Abstract

Although considering the fluid to be incompressible is a common and valid approximation in most hydrodynamic simulations, certain phenomena like sloshing or slamming involve compressibility effects. In order to capture such effects, the maritime CFD code ReFRESCO is being extended with a compressible flow solver for the air in two-phase flow simulations. The compressible Navier-Stokes equations, discretized with a cell-centered, collocated finite volume method, are solved with a pressurebased SIMPLE algorithm that is compatible with the incompressible flow solver and enforces pressurevelocity-density coupling with a pressure-correction equation and an equation of state.
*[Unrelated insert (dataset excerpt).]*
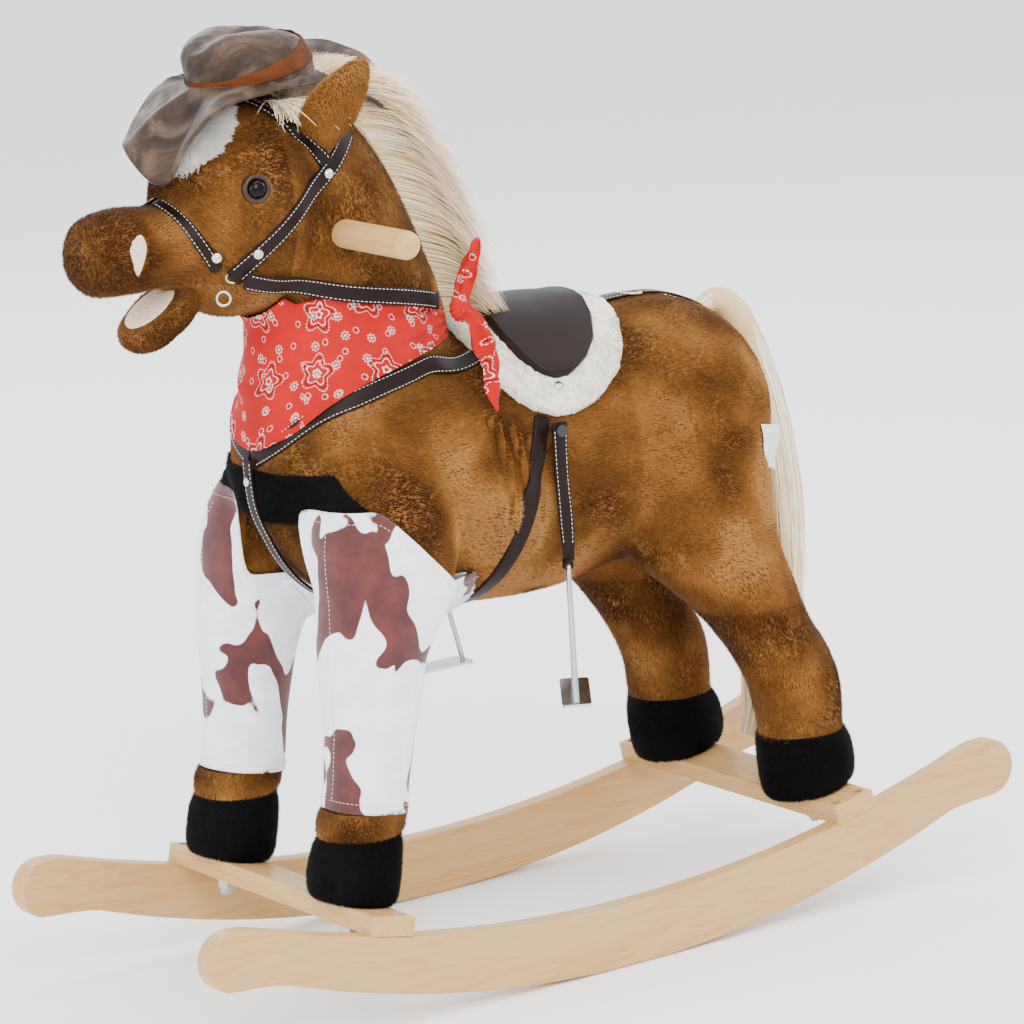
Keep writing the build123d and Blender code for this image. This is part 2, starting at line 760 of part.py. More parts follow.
# ---- Saddle ----
FLEECE_OUTLINE = [
    (50, 505), (54, 462), (46, 436), (14, 414), (-18, 414), (-62, 440), (-88, 470), (-92, 505),
]
SEAT_OUTLINE = [
    (30, 505), (34, 466), (27, 450), (8, 434), (-12, 434), (-44, 452), (-66, 474), (-70, 505),
]
with BuildPart() as saddle_fleece:
    add(torso_form(GAP + 0.2 + FLEECE_THICKNESS))
    add(torso_form(GAP + 0.2), mode=Mode.SUBTRACT)
    add(side_prism(FLEECE_OUTLINE, 8), mode=Mode.INTERSECT)
    add(neck_form(1.5), mode=Mode.SUBTRACT)
save(saddle_fleece, "saddle_fleece")

seat_base = GAP + 0.6 + FLEECE_THICKNESS
with BuildPart() as saddle_seat:
    add(torso_form(seat_base + SEAT_THICKNESS))
    add(torso_form(seat_base), mode=Mode.SUBTRACT)
    add(side_prism(SEAT_OUTLINE, 6), mode=Mode.INTERSECT)
save(saddle_seat, "saddle_seat")

with BuildPart() as girth_strap:
    add(side_strap(leather_layer, (18, 420), (54, 270), 13, (-60, -140, 240), (120, 140, 411)))
    add(block((LEATHER_PIVOT[0], 0, LEATHER_PIVOT[1]), (10, 260, 10)), mode=Mode.SUBTRACT)
save(girth_strap, "girth_strap")

with BuildPart() as crupper_strap:
    add(leather_layer)
    add(block((-145, 0, 460), (104, 11, 60)), mode=Mode.INTERSECT)
save(crupper_strap, "crupper_strap")

# ---- Breast collar, with the strap that drops over the belt and between the forelegs ----
BREAST_STRAP_WIDTH = 12
STRAP_FACE = 11.6
breast_strap = (torso_form(STRAP_FACE) - torso_form(STRAP_FACE - 2)) & block(
    (165, 0, 327), (140, BREAST_STRAP_WIDTH, 156)
)
breast_stub = (torso_form(STRAP_FACE) - torso_form(GAP + 0.1)) & block(
    (222, 0, 403), (44, BREAST_STRAP_WIDTH, 3)
)
with BuildPart() as breast_collar:
    for side in SIDES.values():
        add(leather_layer & collar_slab(side, 0, 13))
    add(breast_strap)
    # the strap turns from the front of the chest to its underside just below the belt
    add(block((225, 0, 355), (6, BREAST_STRAP_WIDTH + 4, 10)), mode=Mode.SUBTRACT)
    add(block((221, 0, 361.2), (9.2, BREAST_STRAP_WIDTH, 2.4)))
    add(breast_stub)
save(breast_collar, "breast_collar")

# ---- Bandana round the neck, above the collar and under the reins ----
REIN = ((244, 541), (76, 508))
with BuildPart() as bandana:
    add(cloth_layer)
    add(side_prism([(74, 474), (74, 503), (232, 534), (262, 500), (240, 380), (190, 380)], 2),
        mode=Mode.INTERSECT)
    for side in SIDES.values():
        add(collar_slab(side, -52, 122, 40), mode=Mode.SUBTRACT)
save(bandana, "bandana")

# ---- Bridle ----
NOSEBAND = ((281, 598), (257, 547))
CHEEK = ((138, 640), (252, 547))
BROWBAND = ((215, 671), (163, 617))


with BuildPart() as bridle:
    add(side_strap(leather_layer, *NOSEBAND, 9, (250, -60, 549), (292, 60, 608)))
    add(side_strap(leather_layer, *CHEEK, 12, (120, -70, 549), (262, 70, 650)))
    add(side_strap(leather_layer, *BROWBAND, 10, (158, -70, 612), (225, 70, 690)))
save(bridle, "bridle")

with BuildPart() as reins:
    add(side_strap(over_layer, *REIN, 13, (78, -90, 490), (243, 90, 552)))
save(reins, "reins")

RING = (257.0, 41.0, 540.0)
with BuildPart() as bridle_hardware:
    for side in SIDES.values():
        ring_at = (RING[0], side * RING[1], RING[2])
        with Locations(Plane(origin=ring_at, x_dir=(1, 0, 0), z_dir=(0.45, side, 0))):
            Torus(8.0, 1.3)
save(bridle_hardware, "bridle_hardware")

# ---- Face: eyes, blaze and nostril patches ----
def head_point(x, z, side, out):
    """Point on the head's surface, pushed out along its normal, with that normal."""
    dx, dz = x - HEAD_CENTRE[0], z - HEAD_CENTRE[2]
    y = side * HEAD_RADIUS * sqrt(1 - (dx / HEAD_RADIUS) ** 2 - (dz / HEAD_HALF_HEIGHT) ** 2)
    normal = Vector(dx / HEAD_RADIUS**2, y / HEAD_RADIUS**2, dz / HEAD_HALF_HEIGHT**2).normalized()
    return Vector(x, y, z) + normal * out, normal


EYE_RADIUS = 11.0
with BuildPart() as eyes:
    for side in SIDES.values():
        spot, normal = head_point(234, 612, side, -4.0)
        with Locations(spot):
            Sphere(EYE_RADIUS)
    add(head_form(GAP), mode=Mode.SUBTRACT)
save(eyes, "eyes")

head_patch_layer = head_form(2.6) - head_form(0.4)
with BuildPart() as blaze:
    add(head_patch_layer)
    add(block((262, 0, 633), (60, 26, 42)), mode=Mode.INTERSECT)
save(blaze, "blaze")

muzzle_patch_layer = muzzle_form(2.2) - muzzle_form(0.4)
with BuildPart() as nostril_patches:
    add(muzzle_patch_layer)
    add(cross_cylinder(322, 578, 9, 60), mode=Mode.INTERSECT)
save(nostril_patches, "nostril_patches")

# ---- Mane and tail ----
with BuildPart() as mane:
    add(lofted([
        ((120, 0, 668), (1, 0, 1), 14, 14), ((92, 0, 640), (0.8, 0, 1), 26, 28),
        ((66, 0, 590), (0, 0, 1), 34, 41), ((44, 0, 535), (0, 0, 1), 34, 36),
        ((28, 0, 498), (0, 0, 1), 30, 30), ((18, 0, 482), (0, 0, 1), 22, 22),
    ]))
    add(neck_form(GAP), mode=Mode.SUBTRACT)
    add(skin_strap, mode=Mode.SUBTRACT)
    add(torso_form(seat_base + SEAT_THICKNESS + GAP), mode=Mode.SUBTRACT)
    for side in SIDES.values():
        add(ear_form(side, GAP), mode=Mode.SUBTRACT)
save(mane, "mane")

with BuildPart() as tail:
    add(lofted([
        ((-206, 0, 462), (-1, 0, 0), 16, 10), ((-232, 0, 452), (-1, 0, -0.8), 24, 20),
        ((-252, 0, 410), (-0.2, 0, -1), 27, 24), ((-256, 0, 330), (0, 0, -1), 26, 23),
        ((-258, 0, 250), (0.1, 0, -1), 24, 21), ((-248, 0, 170), (0.2, 0, -1), 20, 19),
        ((-238, 0, 112), (0.2, 0, -1), 9, 10),
    ]))
    add(torso_form(2.6), mode=Mode.SUBTRACT)
    add(tail_bore(3 + PIN_CLEARANCE), mode=Mode.SUBTRACT)
save(tail, "tail")

with BuildPart() as care_label:
    with BuildSketch(Plane.XZ.offset(-60)):
        with BuildLine():
            Polyline((-208, 352), (-228, 346), (-238, 312), (-206, 334), close=True)
        make_face()
    extrude(amount=1)
save(care_label, "care_label")

# ---- Hat ----
HAT_PLANE = Plane(origin=(198, 0, 668), x_dir=(0.985, 0, -0.17), z_dir=(0.17, 0, 0.985))
HAT_WALL = 3.0
CROWN_BASE = (54.0, 46.0)
CROWN_TOP = (42.0, 36.0)


def crown_form(inset, bottom, top):
    with BuildPart() as form:
        with BuildSketch(HAT_PLANE.offset(bottom)):
            Ellipse(CROWN_BASE[0] - inset, CROWN_BASE[1] - inset)
        with BuildSketch(HAT_PLANE.offset((bottom + top) / 2)):
            Ellipse(CROWN_BASE[0] - 3 - inset, CROWN_BASE[1] - 3 - inset)
        with BuildSketch(HAT_PLANE.offset(top)):
            Ellipse(CROWN_TOP[0] - inset, CROWN_TOP[1] - inset)
        loft()
    return form.part


with BuildPart() as hat_crown:
    add(crown_form(0, 3.2, 46))
    fillet(hat_crown.faces().sort_by(Axis.Z)[-1].edges(), 8)
    add(crown_form(HAT_WALL, 0, 46 - HAT_WALL), mode=Mode.SUBTRACT)
    add(head_form(GAP), mode=Mode.SUBTRACT)
save(hat_crown, "hat_crown")

with BuildPart() as hat_brim:
    with BuildSketch(HAT_PLANE):
        Ellipse(114, 62)
        Ellipse(CROWN_BASE[0] - HAT_WALL, CROWN_BASE[1] - HAT_WALL, mode=Mode.SUBTRACT)
    extrude(amount=HAT_WALL)
    for side in SIDES.values():
        add(ear_form(side, GAP), mode=Mode.SUBTRACT)
    add(mane.part, mode=Mode.SUBTRACT)
    add(skin_strap, mode=Mode.SUBTRACT)
save(hat_brim, "hat_brim")

with BuildPart() as hat_band:
    add(crown_form(-1.6, 3.3, 46) & (crown_form(-6, 3.3, 46) - crown_form(-0.3, 0, 60)))
    with BuildSketch(HAT_PLANE.offset(20)):
        Rectangle(200, 200)
    extrude(amount=60, mode=Mode.SUBTRACT)
save(hat_band, "hat_band")

with BuildPart() as bandana_knot:
    add(lofted([
        ((66, 60, 492), (0, 0, 1), 4, 5), ((68, 62, 500), (0, 0, 1), 8, 9),
        ((70, 62, 510), (0, 0, 1), 4, 5), ((66, 60, 535), (-0.1, 0, 1), 3, 7),
        ((58, 58, 558), (-0.2, 0, 1), 1.5, 3),
    ]))
    add(skin_strap, mode=Mode.SUBTRACT)
save(bandana_knot, "bandana_knot")

# ---- Stirrups: a leather on a pin at each side, and a steel stirrup hanging in its loop ----
STIRRUPS = {
    "left": {"side": 1, "bar_z": 304.0, "turn": 90 - 34.0, "drop": 97.0},
    "right": {"side": -1, "bar_z": 296.0, "turn": 0.0, "drop": 106.0},
}
pivot_x, pivot_z = LEATHER_PIVOT
with BuildPart() as leather_pins:
    for side in SIDES.values():
        with BuildSketch(Plane.XZ.offset(-side * 92)):
            with Locations((pivot_x, pivot_z)):
                Circle(2.5)
        extrude(amount=-side * 10.4)
        with BuildSketch(Plane.XZ.offset(-side * 102.7)):
            with Locations((pivot_x, pivot_z)):
                Circle(4.5)
        extrude(amount=-side * 1.4)
        with BuildSketch(Plane.XZ.offset(-side * 102.3)):
            with Locations((pivot_x, pivot_z)):
                Circle(2.5)
        extrude(amount=-side * 0.5)
save(leather_pins, "leather_pins")

for name, design in STIRRUPS.items():
    side, bar_z, turn = design["side"], design["bar_z"], radians(design["turn"])
    along = Vector(cos(turn), sin(turn), 0)
    across = Vector(-sin(turn), cos(turn), 0)
    bar_centre = Vector(pivot_x, side * LEATHER_Y, bar_z)
    loop_plane = Plane(origin=bar_centre - along * 4, x_dir=across, z_dir=along)
    with BuildPart() as leather:
        with BuildSketch(Plane.XZ.offset(-side * LEATHER_Y)):
            with BuildLine():
                Polyline(
                    (pivot_x - LEATHER_TOP_RADIUS, pivot_z), (pivot_x + LEATHER_TOP_RADIUS, pivot_z),
                    (pivot_x + 4, bar_z + 12), (pivot_x + 3, bar_z + 3),
                    (pivot_x - 3, bar_z + 3), (pivot_x - 4, bar_z + 12),
                    close=True,
                )
            make_face()
            with Locations((pivot_x, pivot_z)):
                Circle(LEATHER_TOP_RADIUS)
                Circle(2.5 + PIN_CLEARANCE, mode=Mode.SUBTRACT)
        extrude(amount=1.2, both=True)
        with BuildSketch(loop_plane):
            Circle(STIRRUP_BAR_RADIUS + PIN_CLEARANCE + 1.6)
        extrude(amount=8)
        with BuildSketch(loop_plane.offset(-2)):
            Circle(STIRRUP_BAR_RADIUS + PIN_CLEARANCE)
        extrude(amount=12, mode=Mode.SUBTRACT)
    save(leather, f"{name}_stirrup_leather")

    half = TREAD_LENGTH / 2
    down = Vector(0, 0, -design["drop"])
    ring_points = [
        bar_centre + along * half + down,
        bar_centre + along * 9,
        bar_centre - along * 9,
        bar_centre - along * half + down,
    ]
    with BuildPart() as stirrup:
        add(tube(ring_points, [6.0, 6.0], STIRRUP_BAR_RADIUS))
        with BuildSketch(Plane(origin=bar_centre + down, x_dir=along, z_dir=(0, 0, 1))) as tread:
            Rectangle(TREAD_LENGTH + 8, TREAD_WIDTH)
            fillet(tread.vertices(), 4)
        extrude(amount=-2.0)
    save(stirrup, f"{name}_stirrup")
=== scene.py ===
"""The looks of the plush rocking horse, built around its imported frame.

Everything is in metres in the frame's own axes: +X to the head, +Y to the horse's left, +Z up.
"""

import math

import bpy
import numpy as np
from mathutils import Matrix, Vector
from mathutils.bvhtree import BVHTree


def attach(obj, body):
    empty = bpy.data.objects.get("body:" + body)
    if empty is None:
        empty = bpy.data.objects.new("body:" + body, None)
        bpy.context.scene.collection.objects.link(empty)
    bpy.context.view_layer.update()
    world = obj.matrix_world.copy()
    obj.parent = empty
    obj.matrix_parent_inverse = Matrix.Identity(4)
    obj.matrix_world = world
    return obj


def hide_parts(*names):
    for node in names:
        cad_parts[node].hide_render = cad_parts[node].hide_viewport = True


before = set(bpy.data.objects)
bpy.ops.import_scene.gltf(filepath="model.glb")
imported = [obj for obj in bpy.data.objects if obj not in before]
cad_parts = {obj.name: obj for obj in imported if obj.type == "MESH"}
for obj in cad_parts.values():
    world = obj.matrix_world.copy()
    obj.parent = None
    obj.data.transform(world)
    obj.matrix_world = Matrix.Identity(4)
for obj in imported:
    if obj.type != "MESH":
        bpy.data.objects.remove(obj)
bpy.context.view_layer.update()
MM = 0.001


# ---- Camera, light and floor ----
CAMERA_PLACE = (2.282, 3.3583, 1.2346)
CAMERA_FORWARD = (-0.54974, -0.80625, -0.21852)
CAMERA_UP = (-0.17335, -0.14579, 0.97401)
CAMERA_LENS = 194.06
CAMERA_SENSOR = 36.0
LIGHT_TARGET = (0.0, 0.0, 0.35)
# place, size and power of each lamp
LIGHTS = {
    "key_light": ((1.2, 2.6, 2.2), 1.6, 82),
    "fill_light": ((2.8, 0.2, 1.3), 1.8, 38),
    "back_light": ((-2.2, 0.6, 1.9), 1.4, 35),
    "far_light": ((-0.6, -2.6, 1.8), 1.6, 30),
    "top_light": ((0.0, 0.2, 3.0), 2.4, 42),
}
SKY_COLOR = (0.95, 0.97, 1.0, 1)
SKY_STRENGTH = 1.9
FLOOR_REACH = 14.0


def add_camera():
    """The camera stands in front of the horse's left shoulder, rolled as far as the horse leans."""
    camera = bpy.data.objects.new("camera", bpy.data.cameras.new("camera"))
    bpy.context.collection.objects.link(camera)
    camera.data.lens = CAMERA_LENS
    camera.data.sensor_width = CAMERA_SENSOR
    forward = Vector(CAMERA_FORWARD).normalized()
    up = Vector(CAMERA_UP)
    right = forward.cross(up).normalized()
    up = right.cross(forward)
    place = Matrix((right, up, -forward)).transposed().to_4x4()
    place.translation = Vector(CAMERA_PLACE)
    camera.matrix_world = place
    bpy.context.scene.camera = camera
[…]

In this paper, the compressible solver is tested for subsonic, transonic and supersonic flow of an inviscid perfect gas in a channel with an arc circular bump. We confirm that the pressure-based solver can indeed achieve iterative convergence to levels close to machine accuracy for all three regimes, with moderate decrease of convergence rate at higher Mach numbers and on finer grids. Grid refinement studies are performed to determine its accuracy and show observed orders of grid convergence between one and two for different quantities and different convection schemes, with lowest order for the supersonic regime, as expected. Finally, we notice that monotonic grid convergence can be attained if the grids are refined far beyond the levels typically reported in open literature.